Now we consider a curve defined by a graph of some polynomial i.e. $$S=\{(x,y):y=a_1x+\dots+a_nx^n\}$$ Is it correct to say $S$ must be a Regular curve? My intuition is since polynomial functions are continuous everywhere, also all the partial derivative exists, so polynomials are continious differatiable, i.e. it's a $C^1$ function, this seems implies every point in $S$ has a neighbourhood intersect with $S$ gives a $C^1$ graph, which is the def of a regular point. However I'm not sure about my intuition. Please tell me if i'm wrong. If it's correct, how do I write a rigorous proof for this?
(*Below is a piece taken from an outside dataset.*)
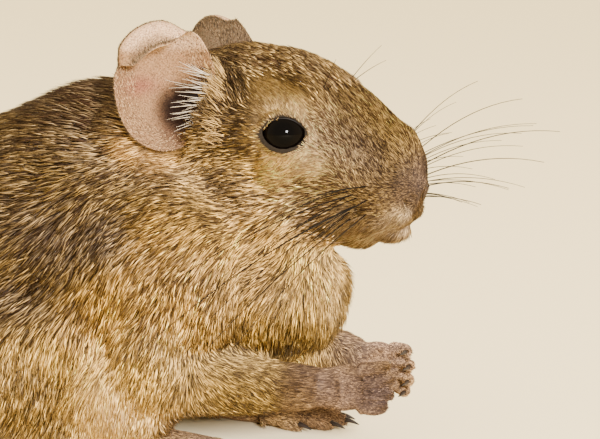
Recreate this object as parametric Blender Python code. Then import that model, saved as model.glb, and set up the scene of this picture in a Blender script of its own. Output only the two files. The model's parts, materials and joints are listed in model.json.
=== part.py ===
"""A still, life-size model of a degu that crouches on its hind feet with its forepaws held up.

Metres. +X runs forward to the nose, +Y to the animal's left, +Z up from the floor. Lengths below
are written in millimetres and turned to metres by MM. The solids reach out to the tips of the coat.
"""

import math
from typing import NamedTuple

import bmesh
import bpy
from mathutils import Matrix, Vector
from mathutils.bvhtree import BVHTree

MM = 0.001
GAP = 0.3 * MM
SEAT_GAP = 0.45 * MM
SLIVER = 0.004 * MM
SIDES = {"right": -1, "left": 1}
UP = Vector((0, 0, 1))
FORWARD = Vector((1, 0, 0))

# The trunk and head are upright sections: how far forward, top, bottom and half width.
TRUNK = (
    (-61, 28.5, 12.5, 8.5),
    (-58, 35, 8.6, 14),
    (-53, 41.6, 5.6, 19.5),
    (-46, 47, 4, 24),
    (-37, 51.4, 3.4, 26.8),
    (-26, 56, 4, 28),
    (-12, 61.2, 5, 27),
    (2, 61, 7, 24.5),
    (14, 54, 10.5, 20.5),
    (23, 43, 14.5, 16),
    (28, 35, 18, 11.5),
)
HEAD = (
    (-2, 62, 38, 14),
    (8, 66.4, 34, 16),
    (16, 68.2, 33.5, 16.4),
    (24, 67.4, 34, 15),
    (30, 65.2, 34.6, 13),
    (35, 62, 35.4, 10.8),
    (39, 58.9, 36.4, 9),
    (42.4, 56, 38.6, 7.2),
)
NOSE_TIP_X = 46.5

EYE_AT = (26.2, 11.2, 55.0)
EYE_RADIUS = 3.9
EYE_LOOKS = (0.30, 0.93, 0.16)
LID_HALF_LENGTH, LID_HALF_HEIGHT = 3.75, 2.85
LID_THICK, LID_WIDEN = 0.62, 1.25
LID_POINTS, EYE_SEGMENTS = 28, 16

# Each ear: its root, the way across it to the back rim, and the way up it.
EARS = {
    "right": ((13.8, 13.0, 61.2), (-0.84, 0.54, 0), (-0.25, 0.10, 0.96)),
    "left": ((13.0, 12.6, 61.4), (-0.80, 0.52, -0.20), (-0.50, 0.08, 0.86)),
}
# The ear's rim seen square on, across and up from the root, going round from the front of its top.
EAR_RIM = (
    (1.0, 8.9),
    (3.8, 11.4),
    (7.2, 12.6),
    (11.4, 11.6),
    (14.6, 8.6),
    (15.2, 5.2),
    (15.5, 1.6),
    (15.0, -2.0),
    (13.2, -6.2),
    (9.2, -9.0),
    (4.8, -8.8),
    (1.4, -6.2),
    (-0.6, -2.0),
    (-1.2, 3.4),
)
EAR_CANAL = (4.6, -1.6)
EAR_DEPTH, EAR_THICK = 6.2, 0.9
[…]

I'm assuming here that $C^1$ graph means the graph of $f(x,y) = 0$ for some $C^1$ function $f$? In that case, you've just got to show that $f(x,y) = p(x) - y$ is $C^1$ everywhere, then $S$ is a $C^1$ curve and, for any $r>0$, $S\cap B(a;r) \subset S$ will necessarily also be one.
This is easily shown by calculating the partials, assuming you take it as given that $x^n$ is differentiable everywhere and the linear combination of differentiable functions is differentiable.